[begin Material provided]

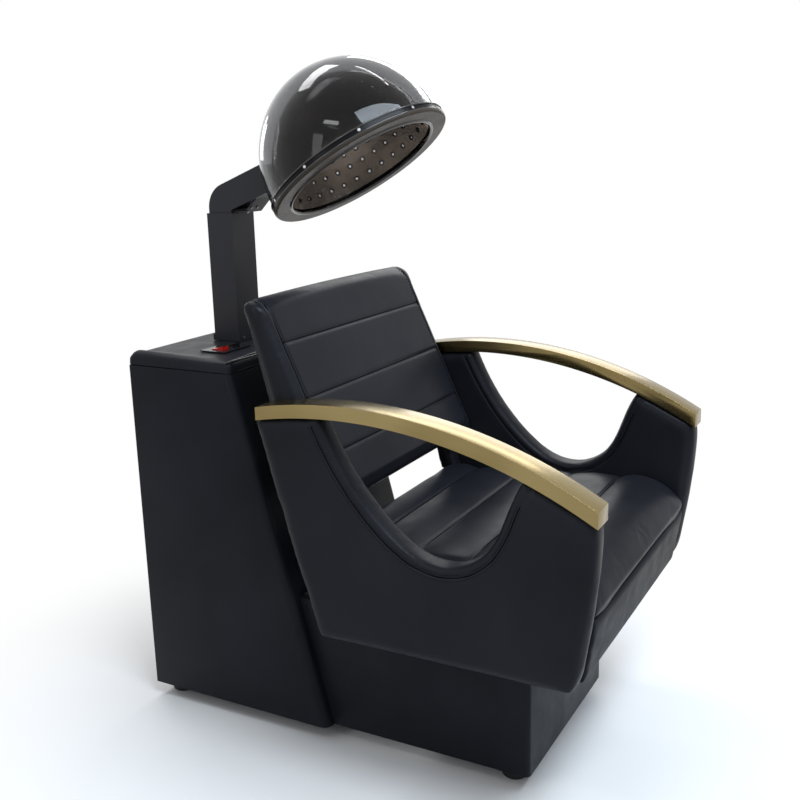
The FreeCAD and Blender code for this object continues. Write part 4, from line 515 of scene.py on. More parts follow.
def makeLamp(name, facts):
    data = bpy.data.lights.new(name, "AREA")
    data.shape = "RECTANGLE"
    data.size, data.size_y = facts["size"]
    data.energy = facts["watts"]
    data.color = facts.get("tint", (1, 1, 1))
    lamp = bpy.data.objects.new(name, data)
    bpy.context.scene.collection.objects.link(lamp)
    lamp.location = facts["place"]
    lamp.rotation_mode = "QUATERNION"
    lamp.rotation_quaternion = (Vector(facts["aim"]) - Vector(facts["place"])).to_track_quat("-Z", "Y")
    lamp.visible_camera = False


def joinValues(nodes, links, operation, first, second):
    node = nodes.new("ShaderNodeMath")
    node.operation = operation
    setInputs(links, node, {0: first, 1: second})
    return node.outputs[0]


def seenDirectly(nodes, links):
    # 1 for rays from the camera, off gloss or through glass
    path = nodes.new("ShaderNodeLightPath")
    total = path.outputs["Is Camera Ray"]
    for word in ("Is Glossy Ray", "Is Transmission Ray"):
        total = joinValues(nodes, links, "MAXIMUM", total, path.outputs[word])
    return total


def mixShaders(nodes, links, factor, first, second, output):
    choose = nodes.new("ShaderNodeMixShader")
    setInputs(links, choose, {"Fac": factor, 1: first.outputs[0], 2: second.outputs[0]})
    links.new(choose.outputs[0], output.inputs["Surface"])


def makeWorld():
    world = bpy.data.worlds.new("studioWorld")
    world.use_nodes = True
    nodes, links = world.node_tree.nodes, world.node_tree.links
    nodes.clear()
    output = nodes.new("ShaderNodeOutputWorld")
    soft = nodes.new("ShaderNodeBackground")
    setInputs(links, soft, {"Color": (*studio["fillTint"], 1), "Strength": studio["fill"]})
    white = nodes.new("ShaderNodeBackground")
    setInputs(links, white, {"Color": (1, 1, 1, 1), "Strength": 1})
    mixShaders(nodes, links, seenDirectly(nodes, links), soft, white, output)
    bpy.context.scene.world = world


def makeFloor():
    # matte near the chair, plain white further away to the rays that see it directly
    deselectAll()
    bpy.ops.mesh.primitive_plane_add(size=studio["floorSize"], location=(0, 0, 0))
    floor = bpy.context.object
    rename(floor, "floor")
    material = bpy.data.materials.new("paleFloor")
    material.use_nodes = True
    nodes, links = material.node_tree.nodes, material.node_tree.links
    nodes.clear()
    output = nodes.new("ShaderNodeOutputMaterial")
    matte = nodes.new("ShaderNodeBsdfDiffuse")
    setInputs(links, matte, {"Color": (*[studio["floorTone"]] * 3, 1)})
    glow = nodes.new("ShaderNodeEmission")
    setInputs(links, glow, {"Strength": 1})
    place = nodes.new("ShaderNodeTexCoord")
    away = nodes.new("ShaderNodeVectorMath")
    away.operation = "LENGTH"
    links.new(place.outputs["Object"], away.inputs[0])
    ramp = nodes.new("ShaderNodeMapRange")
    ramp.interpolation_type = "SMOOTHSTEP"
    setInputs(links, ramp, {
        "Value": away.outputs["Value"], "From Min": studio["clearFrom"], "From Max": studio["clearTo"],
    })
    seen = seenDirectly(nodes, links)
    share = joinValues(nodes, links, "MULTIPLY", ramp.outputs["Result"], seen)
    mixShaders(nodes, links, share, matte, glow, output)
    floor.data.materials.append(material)


makeWorld()
makeFloor()
for lampName, facts in lamps.items():
    makeLamp(lampName, facts)
print("camera, floor and lamps placed")


# padded covers: remeshed, blown up a little as cloth, capped and smoothed
def padCover(pad, facts, soft=None):
    applyModifier(pad, "REMESH", mode="VOXEL", voxel_size=facts["voxel"])
    if soft is not None:
        rollEdges(pad, soft(readPoints(pad)), facts["softRounds"])
    writePoints(pad, readPoints(pad) - readNormals(pad) * facts["shrink"])
    start = readPoints(pad)
    inflate(pad, facts)
    moved = readPoints(pad) - start
    reach = np.linalg.norm(moved, axis=1)
    keep = np.minimum(1, facts["cap"] / np.maximum(reach, 1e-9))
    writePoints(pad, start + moved * keep[:, None])
    applyModifier(pad, "SMOOTH", factor=0.5, iterations=facts["smooth"])
    applyModifier(pad, "SUBSURF", levels=1, render_levels=1)
    return pad


fabric = {"quality": 5, "mass": 0.3, "bending": 0.5}


def inflate(pad, facts):
    activate(pad)
    cloth = pad.modifiers.new("Cloth", "CLOTH")
    cloth.settings.quality = fabric["quality"]
    cloth.settings.mass = fabric["mass"]
    cloth.settings.tension_stiffness = facts["stiff"]
    cloth.settings.compression_stiffness = facts["stiff"]
    cloth.settings.bending_stiffness = fabric["bending"]
    cloth.settings.use_pressure = True
    cloth.settings.uniform_pressure_force = facts["pressure"]
    cloth.settings.effector_weights.gravity = 0
    cloth.collision_settings.use_collision = False
    scene = bpy.context.scene
    for step in range(1, facts["steps"] + 1):
        scene.frame_set(step)
    bpy.ops.object.modifier_apply(modifier=cloth.name)
    scene.frame_set(1)


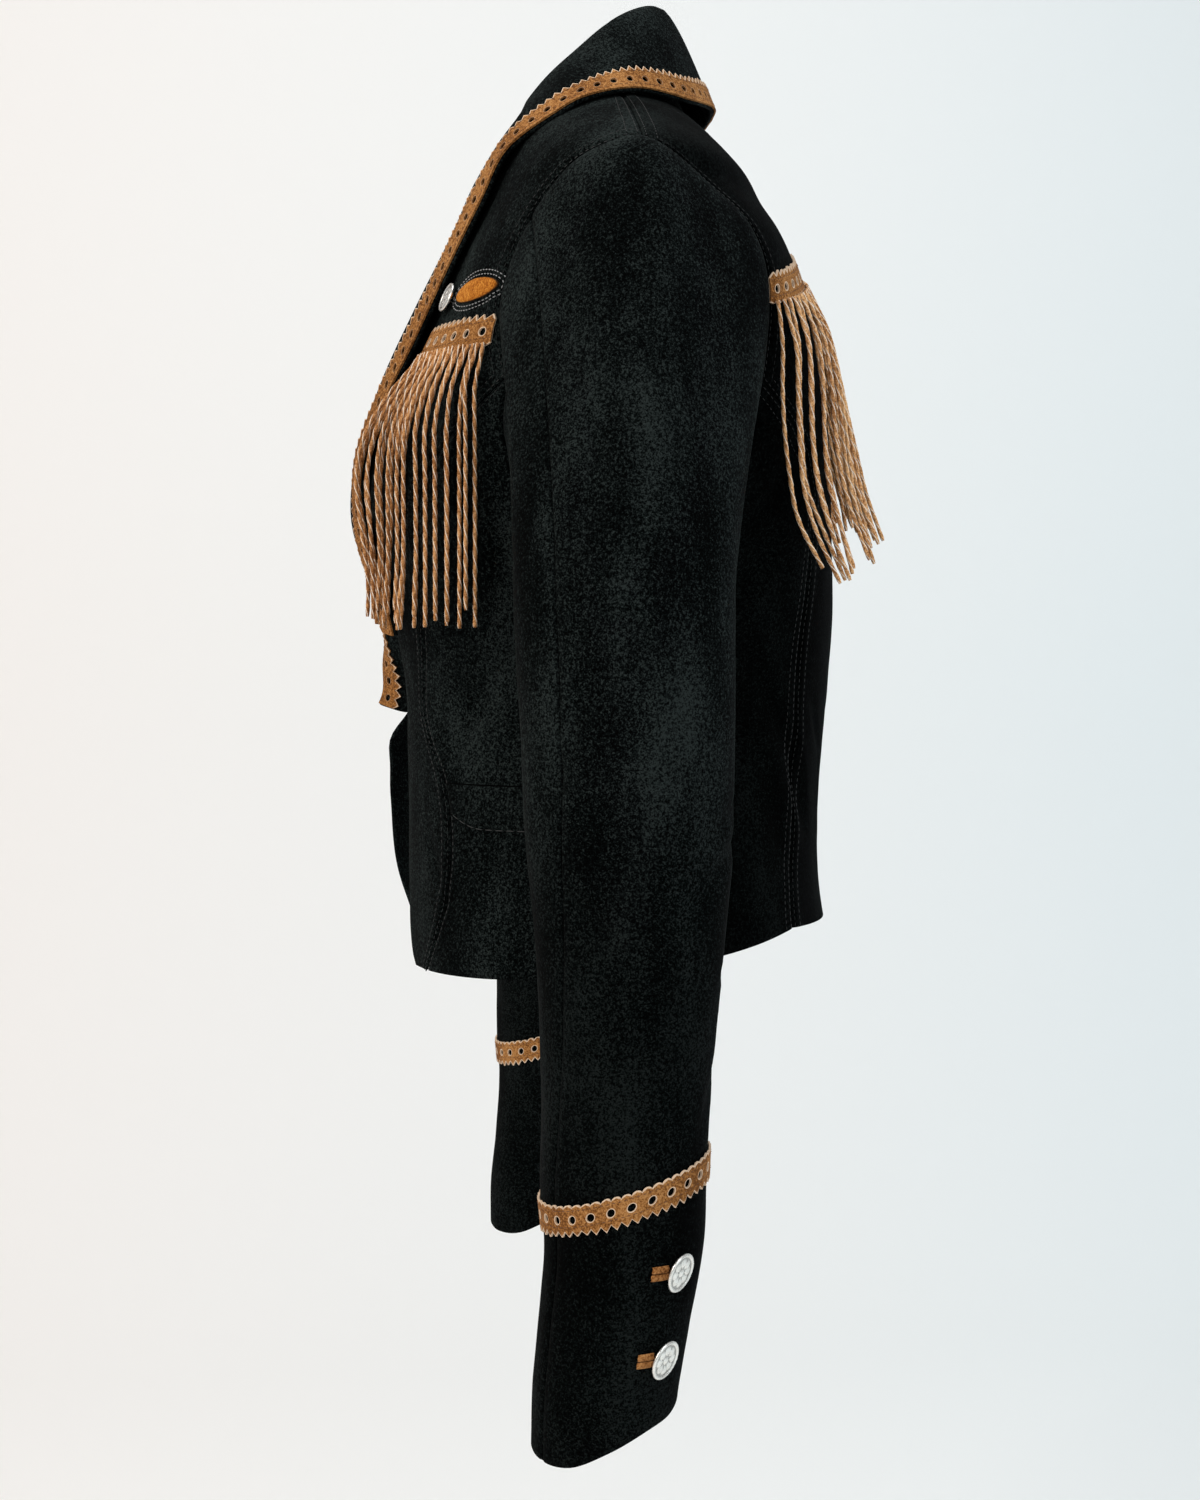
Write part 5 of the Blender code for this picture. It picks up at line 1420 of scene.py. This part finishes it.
def button_height(share, angle):
    """Embossed face: a roped rim round eight petals and a domed centre."""
    if share > 0.8:
        rope = 0.5 + 0.5 * cos(26 * angle + 9 * (share - 0.9) * 10)
        rim = max(0.0, 1 - ((share - 0.905) / 0.1) ** 2)
        return 0.3 * rim + 0.16 * rope * rim
    petal = abs(cos(4 * angle)) ** 0.7
    leaf = max(0.0, 1 - ((share - 0.5) / (0.1 + 0.16 * petal)) ** 2)
    vein = 1 - 0.5 * exp(-((angle * 4 / pi % 1 - 0.5) / 0.07) ** 2)
    dome = 0.42 * max(0.0, 1 - (share / 0.22) ** 2)
    bead = 0.12 * max(0.0, cos(12 * angle)) * exp(-((share - 0.27) / 0.035) ** 2)
    return 0.34 * leaf * vein + dome + bead


def make_button(name, centre, axis, radius, side):
    rings, around = 26, 96
    thickness = BUTTON_HEIGHT * 0.62
    profile = [(share, thickness * rise, False) for share, rise in BUTTON_BACK]
    profile += [(0.985 * r / rings, thickness * 0.9, True) for r in range(rings, 0, -1)]
    turn = mirrored(axis, side).to_track_quat("Z", "Y").to_matrix()
    verts, pale = [], []
    for share, rise, face in profile:
        for k in range(around):
            angle = 2 * pi * k / around
            relief = button_height(share, angle) if face else 0.0
            point = Vector((radius * share * cos(angle), radius * share * sin(angle),
                            rise + BUTTON_RELIEF * relief))
            verts.append(mirrored(centre, side) + turn @ point)
            pale.append(max(0.0, 0.75 - 3.2 * relief) if face else 0.15)
    faces = ring_faces(len(profile), around) + [tuple(range(around))[::-1]]
    add_object(name, verts, faces, METAL, LEFT, pale)


def make_oval(side):
    """Raised oval of orange brown suede, with two dashed rings round it."""
    name = side_name("oval_inset", side)

    def spot(share, angle, rise, grow=0.0):
        x, z = (centre + ((half - OVAL_INSET) * share + grow) * turn(angle)
                for centre, half, turn in zip(OVAL_CENTRE, OVAL_HALF, (cos, sin)))
        point = lie_on_torso(x, z, True, rise, [side_name("front", side)])
        return point, torso_normal(angle_at_x(x, z, True), z)

    rings, around = 8, 40
    verts, pale = [], []
    for r in range(rings + 1):
        share = 1.0 if r == 0 else 1 - (r - 1) / rings
        rise = 0.0002 if r == 0 else 0.0006 + 0.0013 * (1 - share ** 3) ** 0.6
        verts += [spot(share, 2 * pi * k / around, rise)[0] for k in range(around)]
        pale += [1.0 if r < 2 else 0.0] * around
    faces = [f[::-1] for f in ring_faces(rings + 1, around)]
    add_object(name, verts, faces, INSET, side, pale)
    lines = [[spot(1.0, 2 * pi * k / 72, 0.0001, grow) for k in range(73)]
             for grow in (0.0018, 0.004)]
    stitches(name, lines, side, GREY_THREAD, (0.0021, 0.0009, 0.0003))


def make_pocket(side):
    """Welt on the side panel: its top edge painted near black as shade, and a painted highlight of
    thread along its lower seam.
    """
    carriers = [side_name("side_panel", side), side_name("front", side)]
    grid = []
    for share, rise in POCKET_PROFILE:
        row = []
        for j in range(49):
            bend = POCKET_BEND * max(0.0, 1 - (48 - j) / 11) ** 2
            height = lerp(POCKET_BOTTOM + bend, POCKET_TOP, share)
            start = angle_at_x(pair_curve(FRONT_SEAM, height), height, True) - POCKET_MARGIN
            angle = lerp(angle_at_y(POCKET_BACK_Y, height), start, j / 48)
            row.append(settle(torso(angle, height), torso_normal(angle, height), rise, carriers))
        grid.append(row)
    name = side_name("pocket_welt", side)
    # Near black painted shade along the welt's top edge, in the opening of the pocket.
    pale = [1.0 if share > 0.96 else 0.0 for share, _ in POCKET_PROFILE for _ in range(49)]
    shell(name, grid, side, WELT, 0.0008, pale=pale)
    # Painted highlight: a near continuous line of charcoal thread, lighter than the black suede,
    # stands in for the light along the welt's lower seam.
    stitches(name, [inset_line(name, "first_row", 0.001)], side, THREAD_AND_WELT_HIGHLIGHT,
             (0.006, 0.0001, 0.00032))


def make_tab(name, angle, height, side):
    """Bound buttonhole: two rolled lips, with painted shade in the slit between them and along
    their edges and ends.
    """
    end = angle - TAB_START / CUFF_RADIUS
    start = end - TAB_LENGTH / CUFF_RADIUS
    rng = random.Random(int(abs(height) * 1e4))
    grid, pale = [], []
    for share, rise, tone in TAB_PROFILE:
        z = height + lerp(-TAB_WIDTH / 2, TAB_WIDTH / 2, share)
        row = []
        for j in range(13):
            t = j / 12
            fade = min(1.0, 8 * t, 8 * (1 - t))
            ragged = 0.0004 * rng.uniform(-1, 1) if j in (0, 12) else 0.0
            row.append(lie_on_sleeve(lerp(start, end, t) + ragged / CUFF_RADIUS, z,
                                     0.0003 + rise * (0.35 + 0.65 * fade), side))
            # Painted shade: the slit, the edges and the ragged ends are darkened.
            pale.append(max(tone, 0.5 * (1 - fade)))
        grid.append(row)
    shell(name, grid, side, BINDING, 0.0004, pale=pale)


def make_small(side):
    x, height = CHEST_BUTTON_AT
    base = lie_on_torso(x, height, True, BUTTON_LIFT, [side_name("front", side)])
    make_button(side_name("chest_button", side), base,
                torso_normal(angle_at_x(x, height, True), height), CHEST_BUTTON_RADIUS, side)
    for number, (degrees, height) in enumerate(CUFF_BUTTONS, start=1):
        angle = radians(degrees)
        base = lie_on_sleeve(angle, height, BUTTON_LIFT, side)
        axis = sleeve_skin(angle, height, 1.0) - sleeve_skin(angle, height)
        axis = Matrix.Rotation(radians(CUFF_BUTTON_TURN), 3, "Z") @ axis
        axis.z -= CUFF_BUTTON_DROP
        make_button(side_name("cuff_button_%d" % number, side), base, axis, CUFF_BUTTON_RADIUS,
                    side)
        make_tab(side_name("buttonhole_%d" % number, side), angle, height, side)


def make_stitching():
    """Topstitching beside the seams, one mesh for each panel."""
    near, far = TOPSTITCH
    rows = {"side_panel": (("first_column", near), ("last_column", near), ("first_column", far)),
            "front": (("first_column", near), ("first_column", far), ("last_row", near),
                      ("last_row", far))}
    panels = [(side_name(stem, side), edges, side) for side in (LEFT, RIGHT)
              for stem, edges in rows.items()]
    panels.append(("back", [(edge, distance) for edge in SIDES for distance in TOPSTITCH], LEFT))
    for name, edges, side in panels:
        stitches(name, [inset_line(name, *edge) for edge in edges], side, THREAD_AND_WELT_HIGHLIGHT)


# ---------------------------------------------------------------- camera, light and floor

def link(name, data):
    made = bpy.data.objects.new(name, data)
    bpy.context.scene.collection.objects.link(made)
    return made


def make_stage():
    """Curved pale backdrop that runs into the floor, with a faint tint to either side."""
    material, tree, shader = fresh("Backdrop paper", 0.9, gloss=0.05)
    feed(tree, shader.inputs["Base Color"],
         mixed(tree, span_of(tree, "Y", -1.2, 1.2), (0.95, 0.905, 0.872), (0.87, 0.925, 0.94)))
    floor, cove, back = -1.25, 0.9, -2.4
    line = [(4.0, floor), (-1.0, floor)]
    for k in range(13):
        a = pi / 2 * k / 12
        line.append((back + cove - cove * sin(a), floor + cove - cove * cos(a)))
    line.append((back, 3.0))
    mesh = bpy.data.meshes.new("floor")
    mesh.from_pydata([(x, y, z) for x, z in line for y in (-4.5, 4.5)], [],
                     [(2 * i, 2 * i + 1, 2 * i + 3, 2 * i + 2) for i in range(len(line) - 1)])
    mesh.polygons.foreach_set("use_smooth", [True] * len(mesh.polygons))
    mesh.materials.append(material)
    stage = link("floor", mesh)


def make_view():
    data = bpy.data.cameras.new("View")
    data.sensor_fit = "VERTICAL"
    data.sensor_height = 36.0
    data.lens = 36.0 * FOCAL / 1500
    camera = link("View", data)
    right, up, on = (Vector(v) for v in VIEW_AXES)
    camera.matrix_world = (Matrix.Translation(VIEW_AT)
                           @ Matrix((right, up, -on)).transposed().to_4x4())
    bpy.context.scene.camera = camera
    world = bpy.data.worlds.new("Studio")
    world.use_nodes = True
    sky = world.node_tree.nodes["Background"].inputs
    sky["Color"].default_value = (0.97, 0.98, 1.0, 1)
    sky["Strength"].default_value = 0.47
    bpy.context.scene.world = world
    bpy.context.scene.view_settings.view_transform = "Standard"
    for name, place, target, size, power, colour in LIGHTS:
        data = bpy.data.lights.new(name, "AREA")
        data.shape = "RECTANGLE"
        data.size, data.size_y = size
        data.energy, data.color = power, colour
        lamp = link(name, data)
        lamp.location = place
        aim = Vector(target) - Vector(place)
        lamp.rotation_euler = aim.to_track_quat("-Z", "Y").to_euler()


make_stage()
make_view()
make_back()
for half in (LEFT, RIGHT):
    for make in (make_side, make_front, make_sleeves, make_collar, make_collar_trim,
                 make_front_strip, make_front_fringe, make_cuff_trim, make_oval, make_pocket,
                 make_small):
        make(half)
make_back_strip()
make_back_fringe()
make_stitching()

# Each panel with what it hangs from and what lies on it.
PANELS = {
    "back": (("collar",), ("back_strip", "back_fringe", "stitch_back", "stitch_back_strip")),
    "side_panel": (("back", "front"), ("pocket_welt", "stitch_side_panel",
                                       "stitch_pocket_welt")),
    "front": (("back", "collar"), ("front_strip", "front_fringe", "oval_inset", "chest_button",
                                   "stitch_front", "stitch_front_strip", "stitch_oval_inset")),
    "collar": (("back", "front"), ("collar_trim", "stitch_collar_trim")),
    "top_sleeve": (("front", "back"), ("cuff_trim_outer", "stitch_cuff_trim_outer",
                                       "cuff_button_1", "cuff_button_2", "buttonhole_1",
                                       "buttonhole_2")),
    "under_sleeve": (("top_sleeve",), ("cuff_trim_inner", "stitch_cuff_trim_inner")),
}
for stem, (hangs_from, carried) in PANELS.items():
    for half in (LEFT,) if stem == "back" else (LEFT, RIGHT):
        name, *around = [part if part in PIECES else side_name(part, half)
                         for part in (stem, *hangs_from, *carried)]
        rests = around[:len(hangs_from)]
        pieces = [PIECES[part] for part in around[len(hangs_from):]]
        width, length, area = cut_of(name)
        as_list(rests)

[end Material provided]

▸ **Short exercise**: Restate exactly the records above from their first line through the line that holds "return node.outputs[0]", please, including both and leaving out all others.

▸ **Response to this task**:
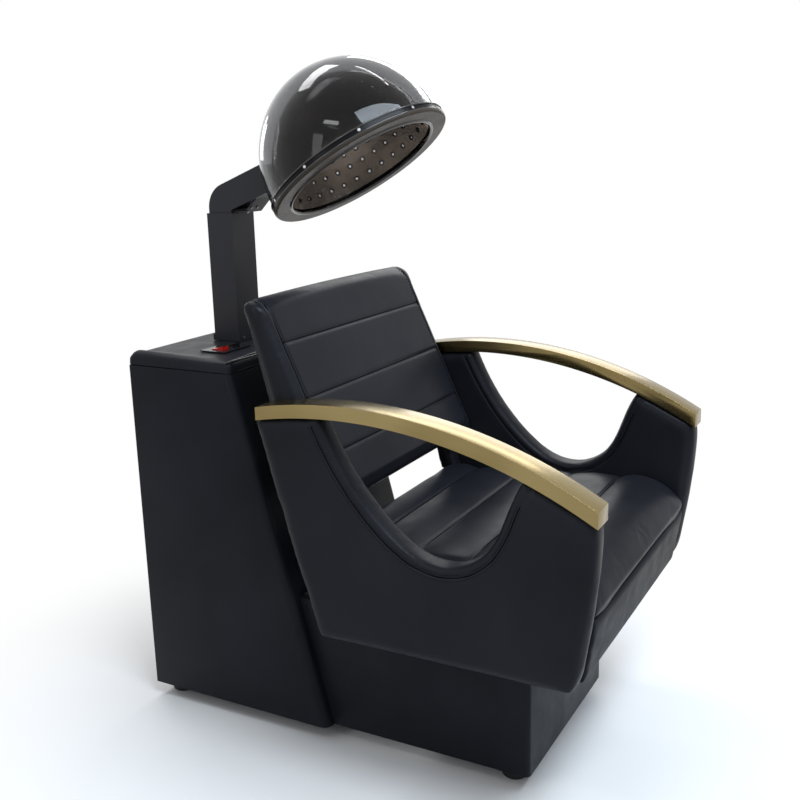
The FreeCAD and Blender code for this object continues. Write part 4, from line 515 of scene.py on. More parts follow.
def makeLamp(name, facts):
    data = bpy.data.lights.new(name, "AREA")
    data.shape = "RECTANGLE"
    data.size, data.size_y = facts["size"]
    data.energy = facts["watts"]
    data.color = facts.get("tint", (1, 1, 1))
    lamp = bpy.data.objects.new(name, data)
    bpy.context.scene.collection.objects.link(lamp)
    lamp.location = facts["place"]
    lamp.rotation_mode = "QUATERNION"
    lamp.rotation_quaternion = (Vector(facts["aim"]) - Vector(facts["place"])).to_track_quat("-Z", "Y")
    lamp.visible_camera = False


def joinValues(nodes, links, operation, first, second):
    node = nodes.new("ShaderNodeMath")
    node.operation = operation
    setInputs(links, node, {0: first, 1: second})
    return node.outputs[0]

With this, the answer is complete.